Research & Papers

Finite-Time Analysis of Projected Two-Time-Scale Stochastic Approximation

A new paper provides the first explicit error bounds for a fundamental class of machine learning algorithms.

Deep Dive

A team of researchers including Yitao Bai, Thinh T. Doan, and Justin Romberg has published a significant theoretical advance for a foundational machine learning technique. Their paper, 'Finite-Time Analysis of Projected Two-Time-Scale Stochastic Approximation,' provides the first explicit finite-time convergence guarantees for projected linear two-time-scale stochastic approximation (SA) algorithms using constant step sizes and Polyak–Ruppert averaging. These algorithms are a workhorse for training complex systems where two processes evolve at different speeds, such as in actor-critic reinforcement learning or certain neural network optimizers. The analysis breaks down the total error into interpretable components: an approximation error fixed by the problem's constrained subspace, and a statistical error that decays sublinearly over time.

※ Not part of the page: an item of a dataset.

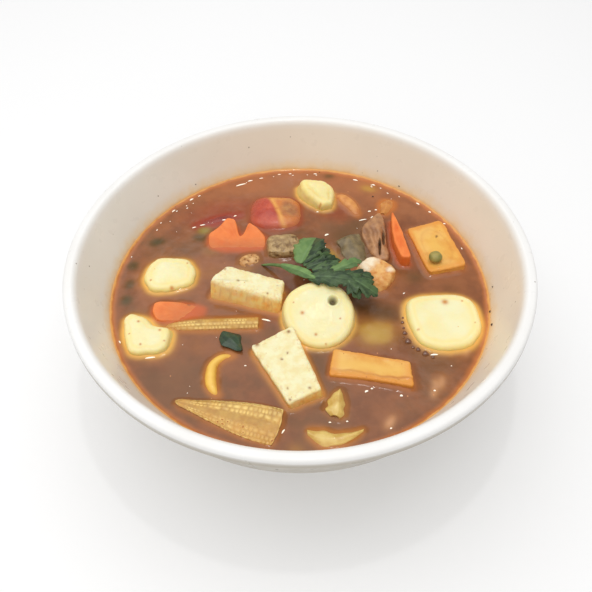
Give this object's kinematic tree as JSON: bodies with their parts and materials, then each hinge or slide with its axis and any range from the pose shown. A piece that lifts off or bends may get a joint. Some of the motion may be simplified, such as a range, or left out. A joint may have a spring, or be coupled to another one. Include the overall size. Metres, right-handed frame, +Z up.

The core contribution is a mathematically rigorous bound that cleanly separates the effect of the algorithm's design (the subspace projection) from the effect of how long it runs (the statistical averaging). The constants in their bound are expressed through restricted stability margins and a coupling invertibility condition, offering engineers concrete levers to tune for performance. The team validated their theory with numerical experiments on both synthetic data and real reinforcement learning problems, demonstrating its practical relevance. This work moves the field from empirical observation to provable guarantees for a critical algorithmic family, enabling more predictable and stable training of advanced AI systems.

Key Points
  • Provides first explicit finite-time error bounds for projected two-time-scale stochastic approximation, a core ML algorithm.
  • Decomposes error into approximation (subspace) and statistical (averaging) components, expressed via stability margins.
  • Validated with experiments on reinforcement learning problems, proving relevance for training modern AI agents.

Why It Matters

Provides theoretical backbone for faster, more stable training of complex AI systems like reinforcement learning agents.